# Planning a 2001 S10 pick-up conversion



## gravelydude (Sep 6, 2008)

Hi Q,

I don't think that your range goals are realistic. Certainly not under your budget constraints. If you are using new parts, and paying for any fabrication at all, I think you will be looking at about a $7,000 conversion using lead acid batteries. This would give you a range of about 35 miles. The S-10 is heavy and aerodynamically challenged. Your goal of 120 - 170 mile range might be obtainable with lithium (adding at least another $10,000 to the project), but not at freeway speeds. I think that it would be exceedingly difficult to build an electric S10 that would get over 120 mile range at freeway speeds, even if you spent $30,000 on the conversion.

I am no expert, but this is my opinion. If you could tone your range requirement down, you may be able to build something that you could live with. Mo Range, Mo Money..........

JACK


----------



## akaQ (Jan 3, 2011)

Jack,

Thanks for the info.

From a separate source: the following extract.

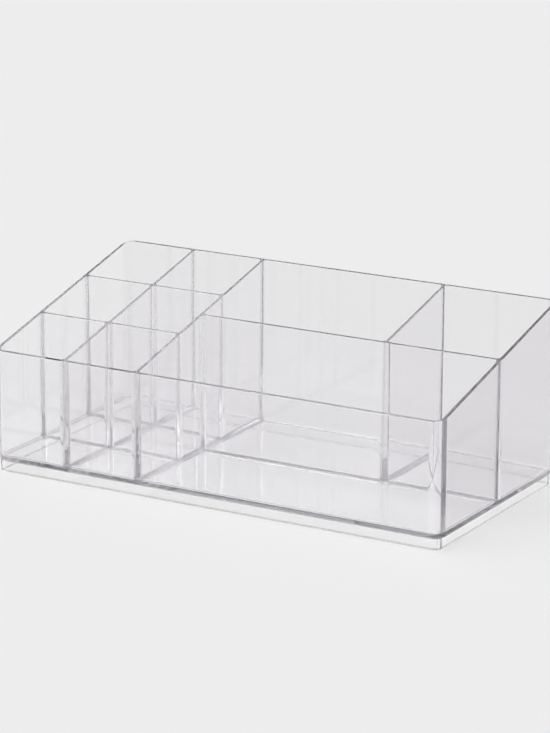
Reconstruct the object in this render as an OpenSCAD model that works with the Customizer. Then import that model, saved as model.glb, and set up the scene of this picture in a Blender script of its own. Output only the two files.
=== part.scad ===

Good to know that I am off base on my expectations. I'm sad, but it is still good to know. I guess it makes sense that Mo Range would cost Mo Money....

I can look at increasing my budget if need be but for now I still need to remove the engine and all related parts. So I can look at changing the budget as I go.

Do you think there is a way to get a 60 mile range at highway speeds and then charging for a few hours prior to hitting the road again? The family that I will be visiting out of town is about 50+ miles away, I imagine they will let me plug in once I get to their house.

Thanks again,
'Q'


----------



## FB Performance Trans (Dec 14, 2010)

akaQ said:


> Jack,
> 
> Thanks for the info. Good to know that I am off base on my expectations. I'm sad, but it is still good to know. I guess it makes sense that Mo Range would cost Mo Money....
> 
> ...


Based on what I’ve read so far on all of the various forums here, I believe that there’s a wealth of good information about how to go about doing a successful EV conversion. There seems to be quite a variation in the range of what some EV’s are capable of. That’s probably due to the differences in the weight of the vehicles, their total energy supply, the sizing and rpm operating range of the motors being used. 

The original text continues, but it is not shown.